**GIVEN REQUEST:** In the listing below, find the line holding "Keep writing the" and the line holding "return np.array([np.cos(facing), np.sin(facing), -flatOf". Write out those two lines and all lines between, exactly, and nothing more.

— Begin EXCERPTED DATA —

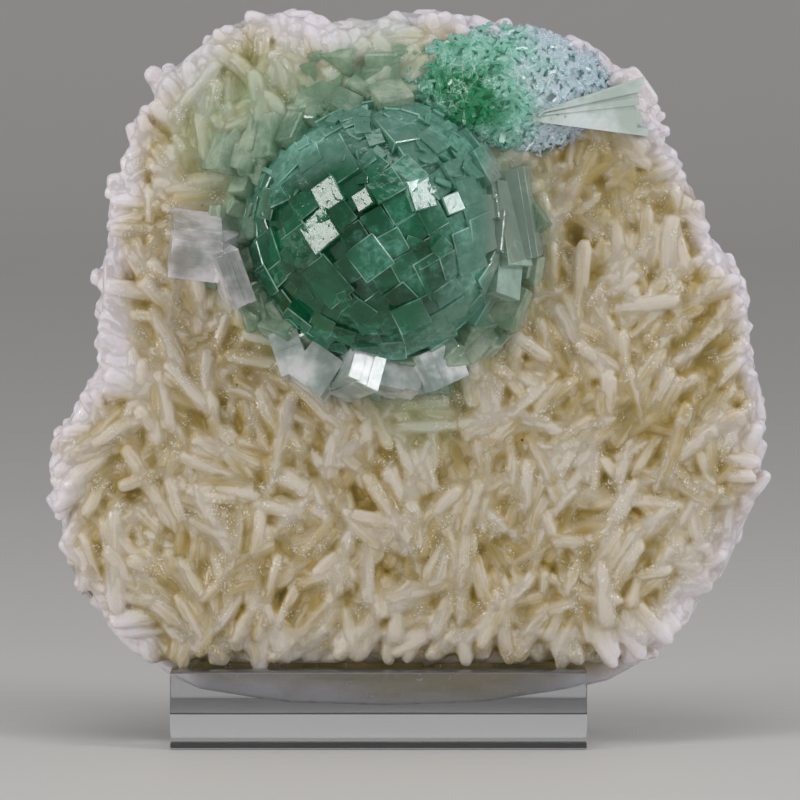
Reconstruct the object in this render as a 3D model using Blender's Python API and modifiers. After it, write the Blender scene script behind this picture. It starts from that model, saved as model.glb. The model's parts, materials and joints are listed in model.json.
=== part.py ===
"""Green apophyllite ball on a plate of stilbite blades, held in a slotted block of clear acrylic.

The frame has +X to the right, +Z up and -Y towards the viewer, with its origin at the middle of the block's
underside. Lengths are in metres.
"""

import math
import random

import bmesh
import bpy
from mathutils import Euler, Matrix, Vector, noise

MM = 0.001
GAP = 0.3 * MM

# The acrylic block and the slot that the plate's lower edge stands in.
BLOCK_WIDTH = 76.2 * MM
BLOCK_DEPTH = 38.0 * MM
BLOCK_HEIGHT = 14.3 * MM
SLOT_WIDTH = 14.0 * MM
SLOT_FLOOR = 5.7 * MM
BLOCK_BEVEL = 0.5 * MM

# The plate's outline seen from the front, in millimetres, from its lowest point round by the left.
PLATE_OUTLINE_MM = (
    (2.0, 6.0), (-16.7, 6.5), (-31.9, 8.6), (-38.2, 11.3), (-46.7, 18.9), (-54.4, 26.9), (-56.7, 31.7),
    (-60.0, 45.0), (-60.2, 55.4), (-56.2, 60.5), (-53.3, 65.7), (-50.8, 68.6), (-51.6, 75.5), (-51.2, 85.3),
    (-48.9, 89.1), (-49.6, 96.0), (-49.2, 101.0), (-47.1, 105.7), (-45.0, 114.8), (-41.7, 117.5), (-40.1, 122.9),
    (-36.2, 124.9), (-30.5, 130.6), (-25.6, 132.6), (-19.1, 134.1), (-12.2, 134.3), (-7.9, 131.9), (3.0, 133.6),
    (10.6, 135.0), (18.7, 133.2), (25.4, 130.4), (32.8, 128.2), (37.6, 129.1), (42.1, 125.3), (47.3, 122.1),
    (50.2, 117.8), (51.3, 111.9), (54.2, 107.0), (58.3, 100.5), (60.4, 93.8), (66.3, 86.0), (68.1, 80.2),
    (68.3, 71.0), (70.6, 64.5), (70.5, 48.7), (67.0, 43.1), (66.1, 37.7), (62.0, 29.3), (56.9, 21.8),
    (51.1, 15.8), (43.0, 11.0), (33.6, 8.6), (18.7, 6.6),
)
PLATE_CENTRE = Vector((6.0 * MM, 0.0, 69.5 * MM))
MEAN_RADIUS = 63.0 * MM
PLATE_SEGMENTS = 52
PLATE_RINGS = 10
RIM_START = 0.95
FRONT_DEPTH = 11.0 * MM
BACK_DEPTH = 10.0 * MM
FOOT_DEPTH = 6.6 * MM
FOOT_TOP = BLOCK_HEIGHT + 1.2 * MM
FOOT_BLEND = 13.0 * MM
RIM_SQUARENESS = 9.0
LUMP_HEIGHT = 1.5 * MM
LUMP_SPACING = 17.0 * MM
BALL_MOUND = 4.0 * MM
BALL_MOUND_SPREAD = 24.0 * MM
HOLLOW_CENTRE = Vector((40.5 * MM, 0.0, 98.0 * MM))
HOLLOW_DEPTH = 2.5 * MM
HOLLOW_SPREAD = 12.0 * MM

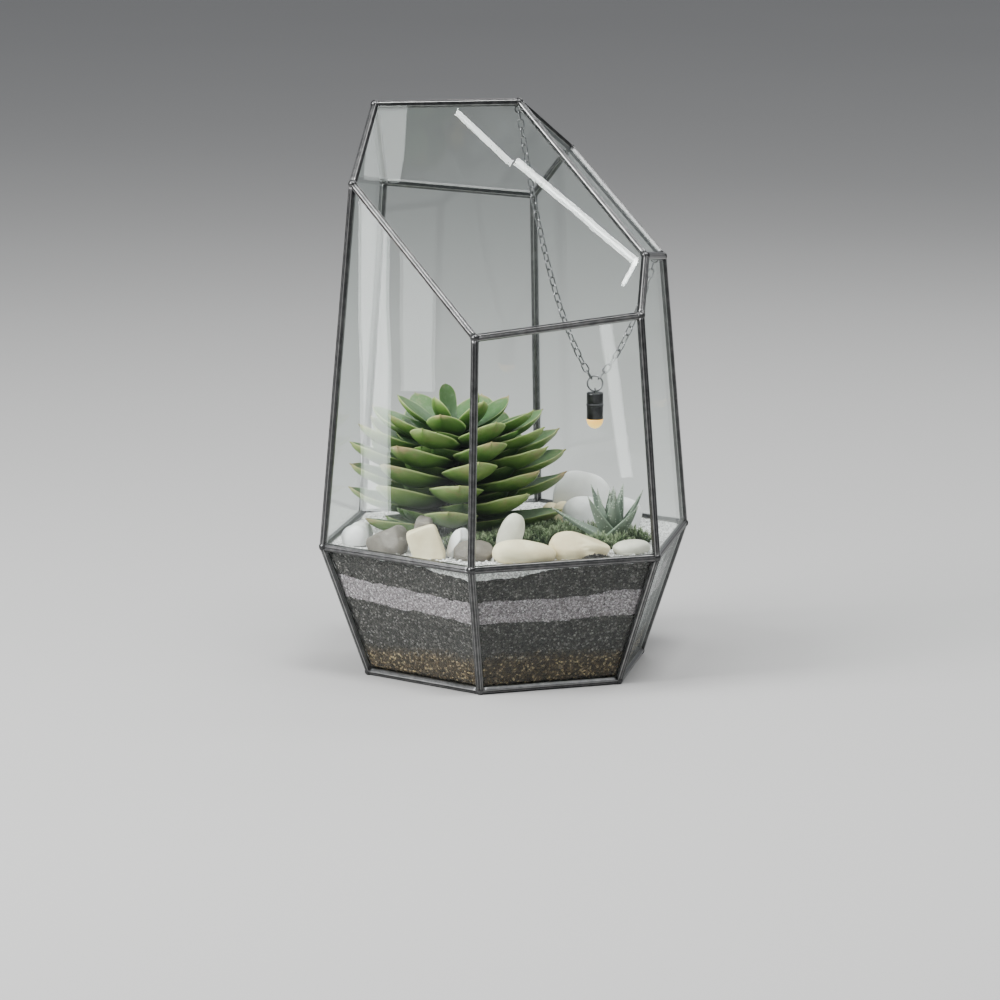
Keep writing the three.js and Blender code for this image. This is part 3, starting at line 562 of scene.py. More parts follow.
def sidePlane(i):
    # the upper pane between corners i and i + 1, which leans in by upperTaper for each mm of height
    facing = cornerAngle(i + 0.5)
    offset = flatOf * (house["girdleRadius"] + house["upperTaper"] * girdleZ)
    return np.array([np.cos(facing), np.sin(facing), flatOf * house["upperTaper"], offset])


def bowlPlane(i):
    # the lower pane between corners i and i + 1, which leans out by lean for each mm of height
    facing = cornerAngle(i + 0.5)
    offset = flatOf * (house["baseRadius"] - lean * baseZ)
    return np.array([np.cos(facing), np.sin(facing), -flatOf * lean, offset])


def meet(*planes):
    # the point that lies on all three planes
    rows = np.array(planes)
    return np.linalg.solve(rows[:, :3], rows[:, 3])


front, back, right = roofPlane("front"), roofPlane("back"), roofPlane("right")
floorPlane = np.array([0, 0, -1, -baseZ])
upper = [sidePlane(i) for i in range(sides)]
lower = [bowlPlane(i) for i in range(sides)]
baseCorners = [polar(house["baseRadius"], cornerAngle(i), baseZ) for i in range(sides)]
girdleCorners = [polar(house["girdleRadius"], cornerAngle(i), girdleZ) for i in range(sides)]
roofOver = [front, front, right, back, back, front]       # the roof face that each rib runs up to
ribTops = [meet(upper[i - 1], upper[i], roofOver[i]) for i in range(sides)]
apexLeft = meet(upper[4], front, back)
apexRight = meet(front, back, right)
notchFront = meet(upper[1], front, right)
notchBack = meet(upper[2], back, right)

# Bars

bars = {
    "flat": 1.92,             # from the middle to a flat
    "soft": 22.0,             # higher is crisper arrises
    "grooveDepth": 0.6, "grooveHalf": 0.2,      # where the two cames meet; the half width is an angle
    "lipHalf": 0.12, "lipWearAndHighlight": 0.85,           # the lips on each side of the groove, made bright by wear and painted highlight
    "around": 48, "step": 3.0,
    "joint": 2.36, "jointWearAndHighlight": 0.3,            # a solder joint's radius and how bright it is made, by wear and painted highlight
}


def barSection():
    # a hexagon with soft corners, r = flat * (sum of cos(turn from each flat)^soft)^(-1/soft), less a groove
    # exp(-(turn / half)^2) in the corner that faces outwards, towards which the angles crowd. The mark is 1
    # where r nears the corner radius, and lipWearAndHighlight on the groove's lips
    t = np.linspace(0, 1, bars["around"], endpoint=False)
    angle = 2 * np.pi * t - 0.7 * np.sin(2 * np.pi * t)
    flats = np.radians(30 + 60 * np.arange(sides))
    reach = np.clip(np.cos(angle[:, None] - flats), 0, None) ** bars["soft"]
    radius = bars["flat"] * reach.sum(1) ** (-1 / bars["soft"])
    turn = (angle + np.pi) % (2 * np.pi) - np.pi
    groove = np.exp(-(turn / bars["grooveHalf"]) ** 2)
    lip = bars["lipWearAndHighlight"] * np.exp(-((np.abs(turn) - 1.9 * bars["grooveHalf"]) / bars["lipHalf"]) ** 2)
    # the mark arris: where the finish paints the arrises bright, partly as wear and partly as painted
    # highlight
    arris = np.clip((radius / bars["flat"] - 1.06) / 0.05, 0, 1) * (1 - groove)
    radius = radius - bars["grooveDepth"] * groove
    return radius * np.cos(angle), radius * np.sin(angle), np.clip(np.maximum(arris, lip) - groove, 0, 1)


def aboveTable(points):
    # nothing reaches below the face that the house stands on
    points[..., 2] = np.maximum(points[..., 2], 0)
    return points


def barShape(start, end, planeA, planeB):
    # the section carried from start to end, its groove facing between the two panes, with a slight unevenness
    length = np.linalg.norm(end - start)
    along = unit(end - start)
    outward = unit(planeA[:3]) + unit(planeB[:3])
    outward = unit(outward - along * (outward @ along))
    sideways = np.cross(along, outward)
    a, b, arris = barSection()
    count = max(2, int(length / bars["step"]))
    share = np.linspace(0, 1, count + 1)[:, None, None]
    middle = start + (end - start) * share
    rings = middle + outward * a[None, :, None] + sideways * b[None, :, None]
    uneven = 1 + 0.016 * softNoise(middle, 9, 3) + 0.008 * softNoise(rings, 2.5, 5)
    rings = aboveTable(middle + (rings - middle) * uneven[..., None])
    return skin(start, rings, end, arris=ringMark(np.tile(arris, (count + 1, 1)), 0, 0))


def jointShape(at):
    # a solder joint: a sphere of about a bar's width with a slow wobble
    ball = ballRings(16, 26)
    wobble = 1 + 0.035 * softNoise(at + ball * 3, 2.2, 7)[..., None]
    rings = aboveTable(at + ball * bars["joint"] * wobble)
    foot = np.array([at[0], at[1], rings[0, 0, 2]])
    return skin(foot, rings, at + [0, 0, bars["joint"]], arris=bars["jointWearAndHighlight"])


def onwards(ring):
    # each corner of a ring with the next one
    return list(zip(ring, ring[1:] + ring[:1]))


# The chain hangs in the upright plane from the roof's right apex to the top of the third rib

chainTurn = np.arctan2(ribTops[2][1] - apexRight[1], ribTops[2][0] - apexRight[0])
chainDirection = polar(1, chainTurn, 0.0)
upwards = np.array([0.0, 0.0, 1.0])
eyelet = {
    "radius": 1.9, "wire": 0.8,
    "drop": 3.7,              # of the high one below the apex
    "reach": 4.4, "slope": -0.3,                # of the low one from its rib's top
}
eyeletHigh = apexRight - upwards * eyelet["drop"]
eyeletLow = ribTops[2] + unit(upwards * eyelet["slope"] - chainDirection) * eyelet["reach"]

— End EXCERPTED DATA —

**THE ANSWER:**
Keep writing the three.js and Blender code for this image. This is part 3, starting at line 562 of scene.py. More parts follow.
def sidePlane(i):
    # the upper pane between corners i and i + 1, which leans in by upperTaper for each mm of height
    facing = cornerAngle(i + 0.5)
    offset = flatOf * (house["girdleRadius"] + house["upperTaper"] * girdleZ)
    return np.array([np.cos(facing), np.sin(facing), flatOf * house["upperTaper"], offset])


def bowlPlane(i):
    # the lower pane between corners i and i + 1, which leans out by lean for each mm of height
    facing = cornerAngle(i + 0.5)
    offset = flatOf * (house["baseRadius"] - lean * baseZ)
    return np.array([np.cos(facing), np.sin(facing), -flatOf * lean, offset])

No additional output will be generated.